Purtroppo per loro il tentativo di Berlusconi di riaccreditarsi presso il governo americano è destinato a fallire, e le avvisaglie politiche tutte interne al centrodestra ne sono la prova. La Meloni ha capito bene il piano di Berlusconi che mira ad esautorarla dalla leadership del centrodestra perché la sua presenza non rassicura gli americani, e prepara la sua risposta, perché sa bene che presto sarà costretta a scegliere se rinnegare la sua “anima terzaforzista (le cui radici storiche affondano nel lontano 49 quando l’allora “Msi” guidato da Almirante, nel suo secondo congresso a Roma, confermò la linea anti-atlantica)” oppure allinearsi, accettando Berlusconi come capo, in tutto e per tutto alla politica anti-putiniana pretesa dagli americani. E non è detto che funzioni, perché per gli americani la Meloni rappresenta la continuazione storica del fascismo che loro hanno combattuto. Salvini un chiacchierone inaffidabile, e Berlusconi un puttaniere a risposo. In questo quadro il PD resta il partito che più piace agli americani.

Per il momento la Meloni si limita a restare fuori dalla coalizione di centrodestra, e quello che è successo a Catanzaro, dove Fratelli d’Italia corre da sola, pare essere il preludio di una tempesta ancora più grande che potrebbe spazzare via definitivamente la coalizione di centrodestra, e le schermaglie di questi ultimi giorni tra Robertino e Orsomarcio confermano la voglia di guerreggiare, e non di mollare della Meloni.

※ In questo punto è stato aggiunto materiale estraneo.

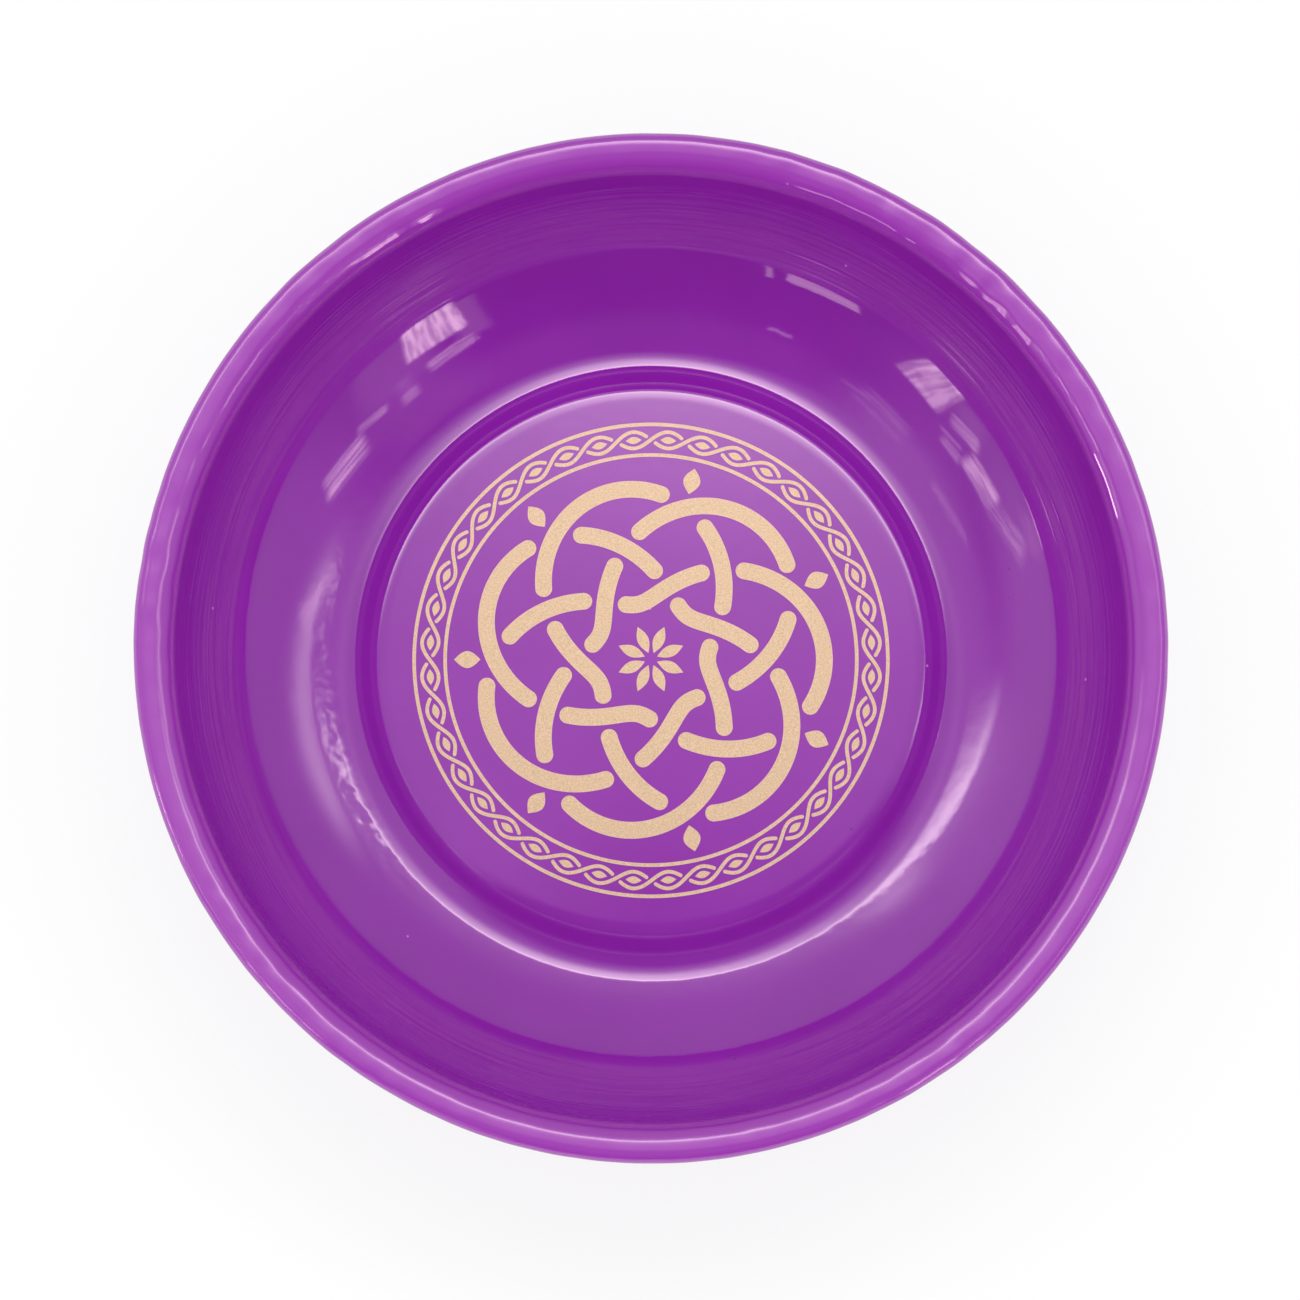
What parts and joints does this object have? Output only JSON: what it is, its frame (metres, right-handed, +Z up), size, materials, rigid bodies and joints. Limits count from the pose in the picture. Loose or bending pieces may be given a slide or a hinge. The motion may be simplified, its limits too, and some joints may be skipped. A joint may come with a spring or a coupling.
{
  "type": "magnetic pin bowl",
  "caption": "Shallow round steel pin bowl with a rolled rim and a raised centre disc, on a rubber-covered ring magnet that keeps pins in it.",
  "frame": {"origin": "on the table, at the centre of the underside of the rubber cover", "axes": "+Z up along the bowl's axis; +Y towards the top edge of the picture and +X towards its right edge"},
  "size_m": [0.108, 0.108, 0.0281],
  "materials": {
    "bowl_paint": "glossy purple enamel on drawn steel sheet, with a matt gold printed design on the centre disc",
    "adhesive": "cured adhesive, milky",
    "ferrite": "ground ferrite, dark grey and matt",
    "plated_steel": "zinc-plated stamped steel",
    "base_rubber": "moulded black rubber, satin"
  },
  "bodies": {
    "root": {"bowl": "bowl_paint", "bowl_adhesive": "adhesive", "ring_magnet": "ferrite", "backing_plate": "plated_steel", "cover_adhesive": "adhesive", "base_cover": "base_rubber"}
  },
  "joints": []
}
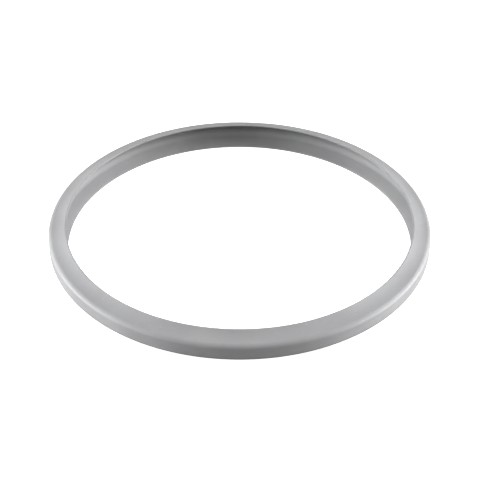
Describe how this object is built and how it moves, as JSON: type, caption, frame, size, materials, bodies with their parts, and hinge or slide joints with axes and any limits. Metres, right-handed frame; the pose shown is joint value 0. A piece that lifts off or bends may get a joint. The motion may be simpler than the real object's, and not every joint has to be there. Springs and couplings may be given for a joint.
{
  "type": "pressure cooker sealing ring",
  "caption": "Round elastic sealing ring with a C-shaped section open to the inside, with flared lips and rounded edges.",
  "frame": {"origin": "centre of the ring, in the plane that the tip of the lower lip rests on", "axes": "+Z along the ring's axis, from the lower lip to the upper one; X and Y across the ring"},
  "size_m": [0.224, 0.224, 0.0171],
  "materials": {
    "silicone": "satin grey silicone rubber with a fine moulded texture"
  },
  "bodies": {
    "root": {"sealing_ring": "silicone"}
  },
  "joints": []
}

Ma oramai la situazione appare chiara, gli americani non possono rischiare di avere in Italia un governo, messo insieme con lo scotch e per soli “fini elettorali”, al cui interno potrebbero operare “cellule attive filo-putiniane”. Per Biden non se ne parla proprio, e a nulla valgono le rassicurazioni di Berlusconi. La posta in gioco è alta e i rischi vanno azzerati. E’ questa la politica americana, ed è per questo che la Casa Bianca ha già deciso, prima ancora degli italiani, che a governare l’Italia, tra poco più di un anno, dovrà essere il Pd (e satelliti vari), magari appoggiato da un Conte sempre più disponibile a posizionarsi nel centrosinistra in pianta stabile. E questa, per gli americani, è una condizione non trattabile.